◆ Given material ◆

———

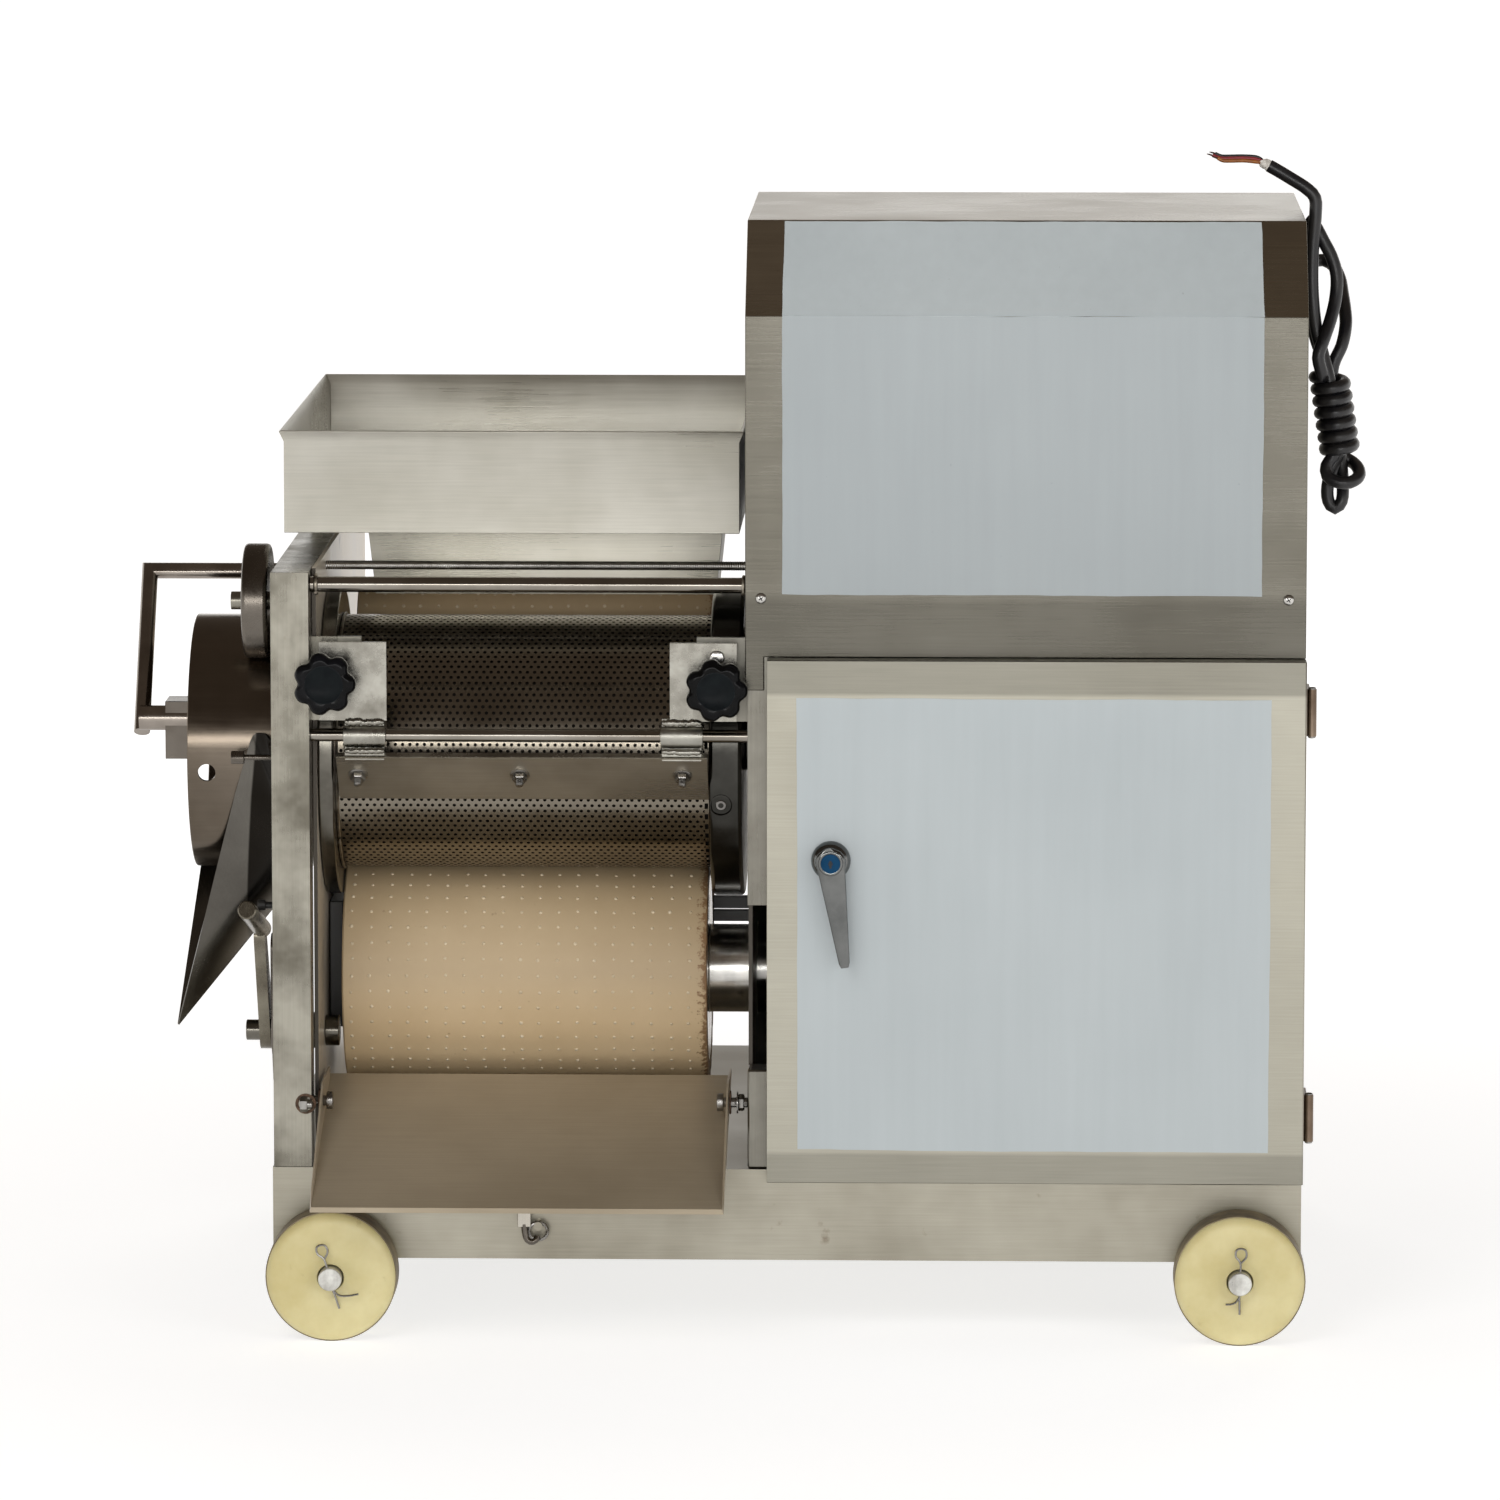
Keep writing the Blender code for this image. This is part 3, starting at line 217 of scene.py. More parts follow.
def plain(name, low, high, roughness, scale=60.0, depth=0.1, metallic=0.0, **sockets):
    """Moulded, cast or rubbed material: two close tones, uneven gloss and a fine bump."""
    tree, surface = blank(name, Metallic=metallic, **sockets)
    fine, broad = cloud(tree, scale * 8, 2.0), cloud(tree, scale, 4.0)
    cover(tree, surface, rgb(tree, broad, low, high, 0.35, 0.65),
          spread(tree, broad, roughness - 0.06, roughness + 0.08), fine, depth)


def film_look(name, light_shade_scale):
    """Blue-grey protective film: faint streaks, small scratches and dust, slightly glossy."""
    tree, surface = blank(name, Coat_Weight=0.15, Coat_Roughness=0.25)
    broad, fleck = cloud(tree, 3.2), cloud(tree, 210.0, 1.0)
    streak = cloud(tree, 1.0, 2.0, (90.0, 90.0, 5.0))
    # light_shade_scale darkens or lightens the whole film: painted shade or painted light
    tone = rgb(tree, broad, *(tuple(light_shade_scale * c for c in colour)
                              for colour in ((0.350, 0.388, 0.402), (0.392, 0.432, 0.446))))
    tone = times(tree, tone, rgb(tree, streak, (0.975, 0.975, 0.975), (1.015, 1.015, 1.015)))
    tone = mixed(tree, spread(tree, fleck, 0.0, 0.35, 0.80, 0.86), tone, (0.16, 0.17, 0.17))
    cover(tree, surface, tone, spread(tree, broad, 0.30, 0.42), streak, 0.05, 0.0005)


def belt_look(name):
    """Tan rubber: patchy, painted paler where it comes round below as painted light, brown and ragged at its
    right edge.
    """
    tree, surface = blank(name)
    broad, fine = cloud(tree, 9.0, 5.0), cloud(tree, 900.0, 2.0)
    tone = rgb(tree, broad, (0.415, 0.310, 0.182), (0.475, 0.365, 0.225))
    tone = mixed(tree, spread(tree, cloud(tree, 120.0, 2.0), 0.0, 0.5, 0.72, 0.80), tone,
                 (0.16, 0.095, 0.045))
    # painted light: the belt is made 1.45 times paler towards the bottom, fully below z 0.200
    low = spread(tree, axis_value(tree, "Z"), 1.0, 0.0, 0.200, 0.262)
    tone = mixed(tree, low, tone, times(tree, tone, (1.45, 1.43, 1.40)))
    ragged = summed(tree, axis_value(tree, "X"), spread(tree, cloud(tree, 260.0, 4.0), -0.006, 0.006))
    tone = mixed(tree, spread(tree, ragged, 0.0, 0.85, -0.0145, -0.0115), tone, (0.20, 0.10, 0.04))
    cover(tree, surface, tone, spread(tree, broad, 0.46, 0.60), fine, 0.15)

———

◆ What this task involves ◆
Extract all of the data shown above without alteration.

◆ Problem solution ◆
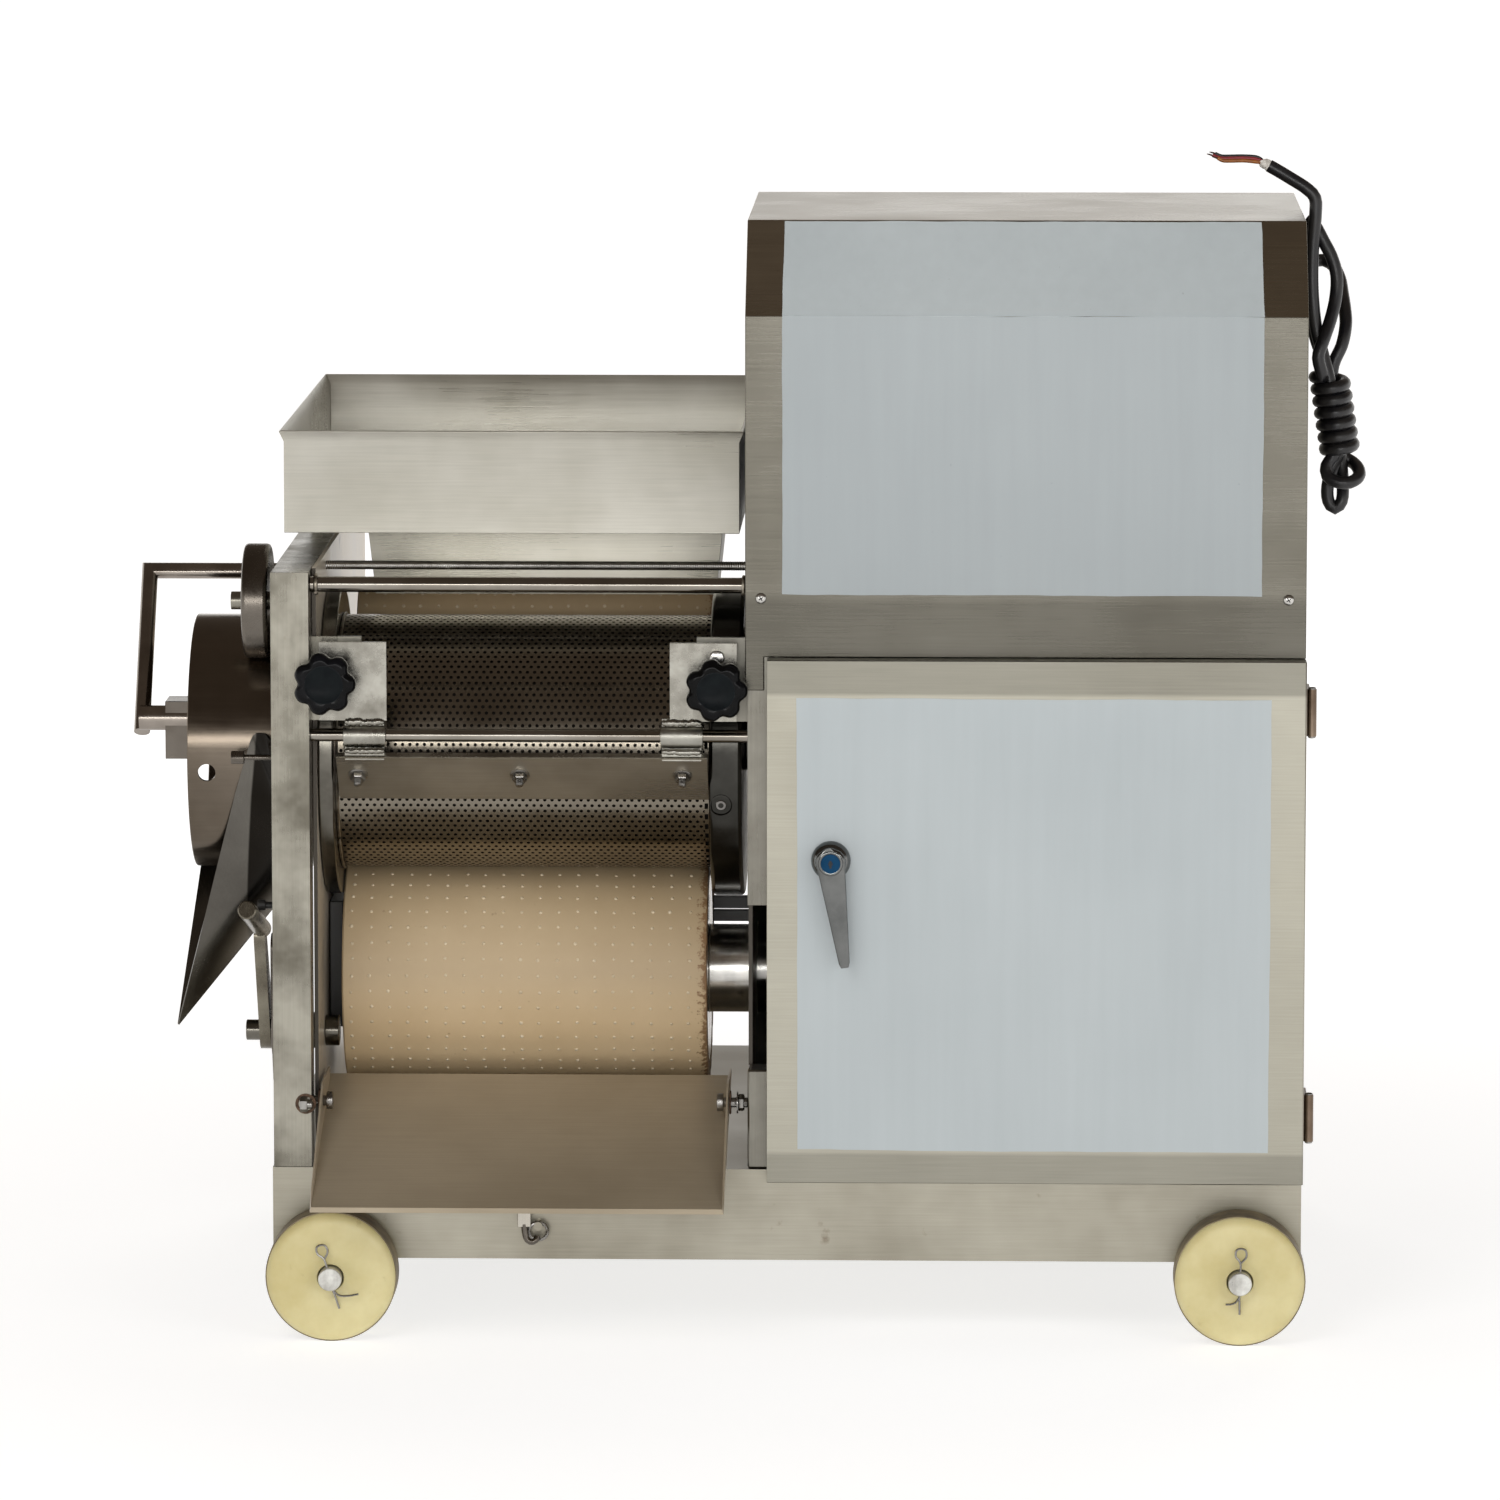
Keep writing the Blender code for this image. This is part 3, starting at line 217 of scene.py. More parts follow.
def plain(name, low, high, roughness, scale=60.0, depth=0.1, metallic=0.0, **sockets):
    """Moulded, cast or rubbed material: two close tones, uneven gloss and a fine bump."""
    tree, surface = blank(name, Metallic=metallic, **sockets)
    fine, broad = cloud(tree, scale * 8, 2.0), cloud(tree, scale, 4.0)
    cover(tree, surface, rgb(tree, broad, low, high, 0.35, 0.65),
          spread(tree, broad, roughness - 0.06, roughness + 0.08), fine, depth)


def film_look(name, light_shade_scale):
    """Blue-grey protective film: faint streaks, small scratches and dust, slightly glossy."""
    tree, surface = blank(name, Coat_Weight=0.15, Coat_Roughness=0.25)
    broad, fleck = cloud(tree, 3.2), cloud(tree, 210.0, 1.0)
    streak = cloud(tree, 1.0, 2.0, (90.0, 90.0, 5.0))
    # light_shade_scale darkens or lightens the whole film: painted shade or painted light
    tone = rgb(tree, broad, *(tuple(light_shade_scale * c for c in colour)
                              for colour in ((0.350, 0.388, 0.402), (0.392, 0.432, 0.446))))
    tone = times(tree, tone, rgb(tree, streak, (0.975, 0.975, 0.975), (1.015, 1.015, 1.015)))
    tone = mixed(tree, spread(tree, fleck, 0.0, 0.35, 0.80, 0.86), tone, (0.16, 0.17, 0.17))
    cover(tree, surface, tone, spread(tree, broad, 0.30, 0.42), streak, 0.05, 0.0005)


def belt_look(name):
    """Tan rubber: patchy, painted paler where it comes round below as painted light, brown and ragged at its
    right edge.
    """
    tree, surface = blank(name)
    broad, fine = cloud(tree, 9.0, 5.0), cloud(tree, 900.0, 2.0)
    tone = rgb(tree, broad, (0.415, 0.310, 0.182), (0.475, 0.365, 0.225))
    tone = mixed(tree, spread(tree, cloud(tree, 120.0, 2.0), 0.0, 0.5, 0.72, 0.80), tone,
                 (0.16, 0.095, 0.045))
    # painted light: the belt is made 1.45 times paler towards the bottom, fully below z 0.200
    low = spread(tree, axis_value(tree, "Z"), 1.0, 0.0, 0.200, 0.262)
    tone = mixed(tree, low, tone, times(tree, tone, (1.45, 1.43, 1.40)))
    ragged = summed(tree, axis_value(tree, "X"), spread(tree, cloud(tree, 260.0, 4.0), -0.006, 0.006))
    tone = mixed(tree, spread(tree, ragged, 0.0, 0.85, -0.0145, -0.0115), tone, (0.20, 0.10, 0.04))
    cover(tree, surface, tone, spread(tree, broad, 0.46, 0.60), fine, 0.15)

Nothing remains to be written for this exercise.